The special rebalancing may be conducted at any time if the aggregate weight of companies, each having more than 4.5% weight in the index, tops 48%, according to Nasdaq. During the rebalancing, it is capped at 40%.

Microsoft has the largest weight at 12.91%, followed by Apple at 12.47%, Nvidia 7.04%, Amazon 6.89% and Tesla 4.50%, according to Refinitiv data.

A recent rally in Tesla's shares pushed the aggregate weight above 48%, triggering the rebalance, Wells Fargo (NYSE:WFC) strategists said in a client note.

COULD THE S&P 500 FOLLOW SUIT?

Rebalancing of weights in the S&P 500 takes place when the aggregate of companies, with each having weight greater than 4.8%, exceeds 50% of the total index, according to S&P Dow Jones Indices.

Apple and Microsoft are the only two firms with weight over 4.5% in the S&P 500. The top five firms, with the most influence in the S&P 500 that also include Amazon, Nvidia and Tesla, make up for 22.2% of the index's total market value.

An S&P spokesperson said that they "do not typically comment on other index providers' actions and potential changes to our indices".

WHICH STOCKS COULD SEE A BUMP IN WEIGHT?

Wells Fargo index strategists estimate Starbucks (NASDAQ:SBUX), Mondelez (NASDAQ:MDLZ), Booking (NASDAQ:BKNG) Holdings, Gilead Sciences (NASDAQ:GILD), Intuitive Surgical (NASDAQ:ISRG), Analog Devices (NASDAQ:ADI) and Automatic Data Processing will see their weight increase in the Nasdaq 100 index.

Meanwhile Microsoft, Apple, Nvidia, Amazon, Tesla, Meta Platforms and Alphabet (NASDAQ:GOOGL)'s influence in the index could reduce, according to the strategists.

"The smaller companies will end up representing a greater percentage of the entire index," said Sam Stovall, chief investment strategist at CFRA Research.

"It will require portfolio managers to add to their positions in these companies, which will boost their share prices."

PUTTING BRAKES ON MEGACAP RALLY

Apple, which touched $3 trillion in market capitalization late last month, fell 1% on Monday following the news.

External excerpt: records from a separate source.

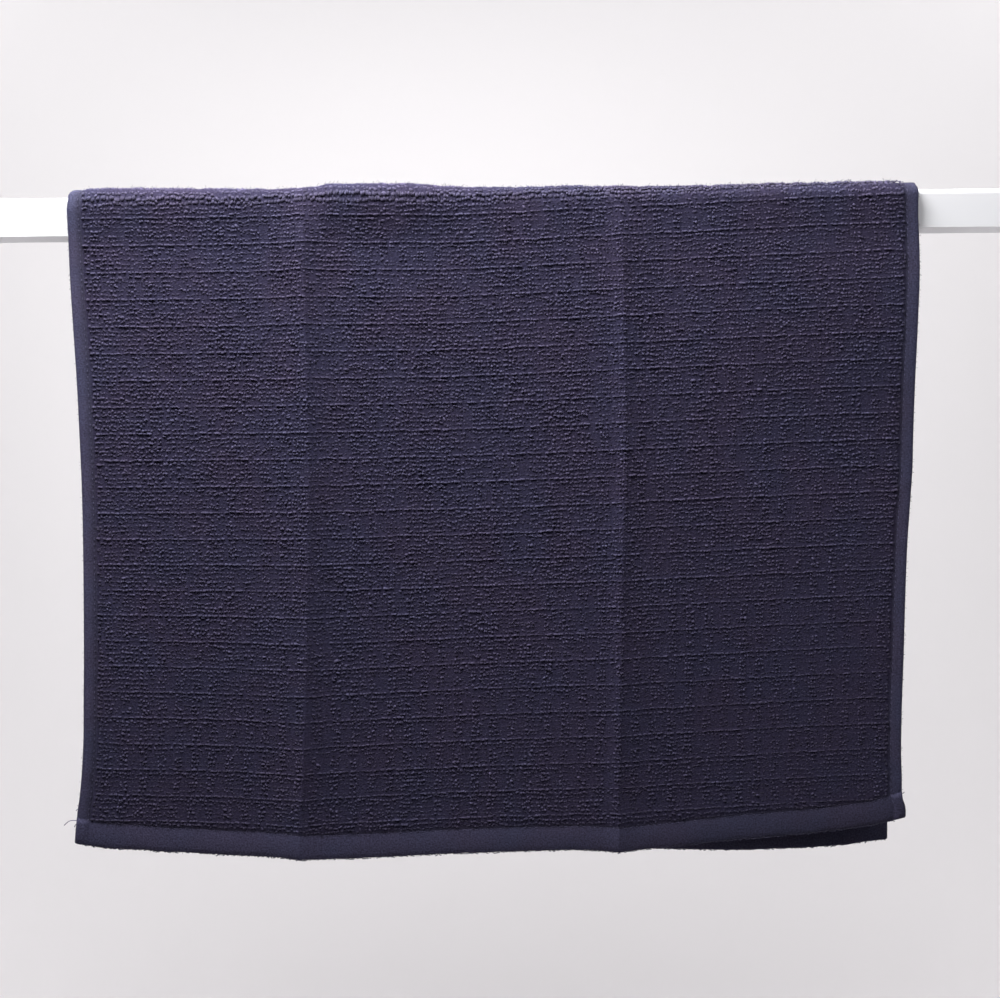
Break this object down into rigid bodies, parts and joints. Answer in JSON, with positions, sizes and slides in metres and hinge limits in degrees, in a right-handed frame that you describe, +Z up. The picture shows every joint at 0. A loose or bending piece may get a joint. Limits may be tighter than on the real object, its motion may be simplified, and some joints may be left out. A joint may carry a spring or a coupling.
{
  "type": "hand towel on a rail",
  "caption": "Ribbed terry hand towel with stitched hems, folded over a plain flat rail so that it hangs down in front and behind.",
  "frame": {"origin": "middle of the rail's left end face", "axes": "+X along the rail from its left end to its right end, -Y towards someone who looks at the towel, +Z up"},
  "size_m": [0.6, 0.0355, 0.3717],
  "materials": {
    "towel": "dark navy cotton terry in ribs and small blocks of loops, with smooth plain-woven hems",
    "rail": "white satin powder coat"
  },
  "bodies": {
    "root": {"towel": "towel", "rail": "rail"}
  },
  "joints": []
}
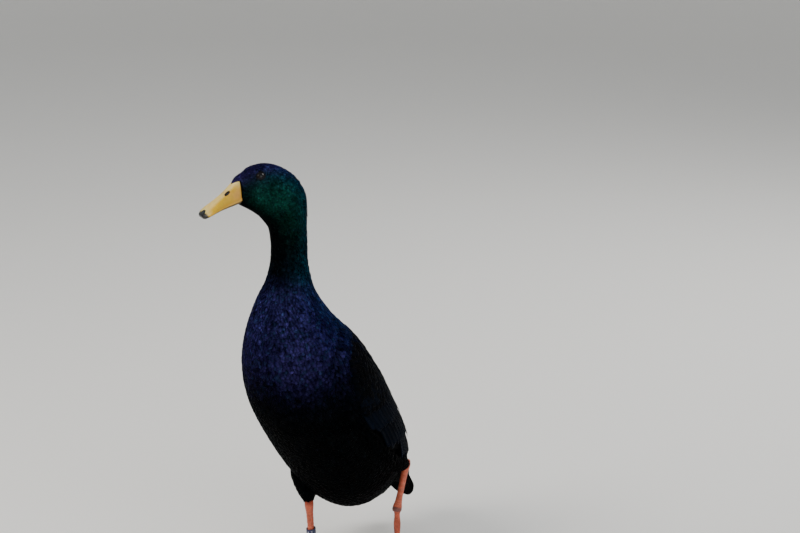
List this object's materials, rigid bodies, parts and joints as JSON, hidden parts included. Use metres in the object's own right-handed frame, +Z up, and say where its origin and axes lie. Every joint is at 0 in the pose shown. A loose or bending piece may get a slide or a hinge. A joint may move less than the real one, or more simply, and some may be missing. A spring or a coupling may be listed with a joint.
{
  "type": "indian runner duck",
  "caption": "Upright duck caught in mid stride, with long neck, turned head, flat bill, folded wings, short tail and webbed feet; a still life-size animal model that rests on its feet",
  "frame": {"origin": "on the floor, under the middle of the whole bird's box", "axes": "+Z is up, the body faces -Y, +X is the duck's left; the head is turned to the duck's right"},
  "size_m": [0.1572, 0.3268, 0.491],
  "materials": {
    "plumage": "soft satin, near black",
    "glossy_plumage": "satin with a green and violet sheen",
    "eye": "wet gloss",
    "bill": "satin yellow horn",
    "dark_horn": "satin dark horn",
    "nail": "gloss black horn",
    "leg_skin": "scaled skin, satin orange-red",
    "ring": "satin dark blue"
  },
  "bodies": {
    "root": {"torso": "plumage", "neck": "glossy_plumage", "head": "glossy_plumage", "eye_left": "eye", "eye_right": "eye", "bill_upper": "bill", "bill_lower": "dark_horn", "bill_nail": "nail", "tail": "plumage", "wing_left": "plumage", "wing_right": "plumage", "thigh_left": "plumage", "thigh_right": "plumage", "tarsus_left": "leg_skin", "tarsus_right": "leg_skin", "foot_left": "leg_skin", "foot_right": "leg_skin", "leg_ring": "ring"}
  },
  "joints": []
}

Other megacap stocks including Microsoft, Alphabet and Amazon fell between 0.7% and 2.5%.

© Reuters. FILE PHOTO: The Nasdaq logo is displayed at the Nasdaq Market site in Times Square in New York City, U.S., December 3, 2021. REUTERS/Jeenah Moon/File Photo

Changes to the index will force investment funds that track it to adjust their portfolios and sell shares of companies that have their weight in the index reduced.

A host of funds that track the Nasdaq 100, including popular exchange traded fund, the $200 billion Invesco QQQ ETF, are expected to be impacted by the rebalancing.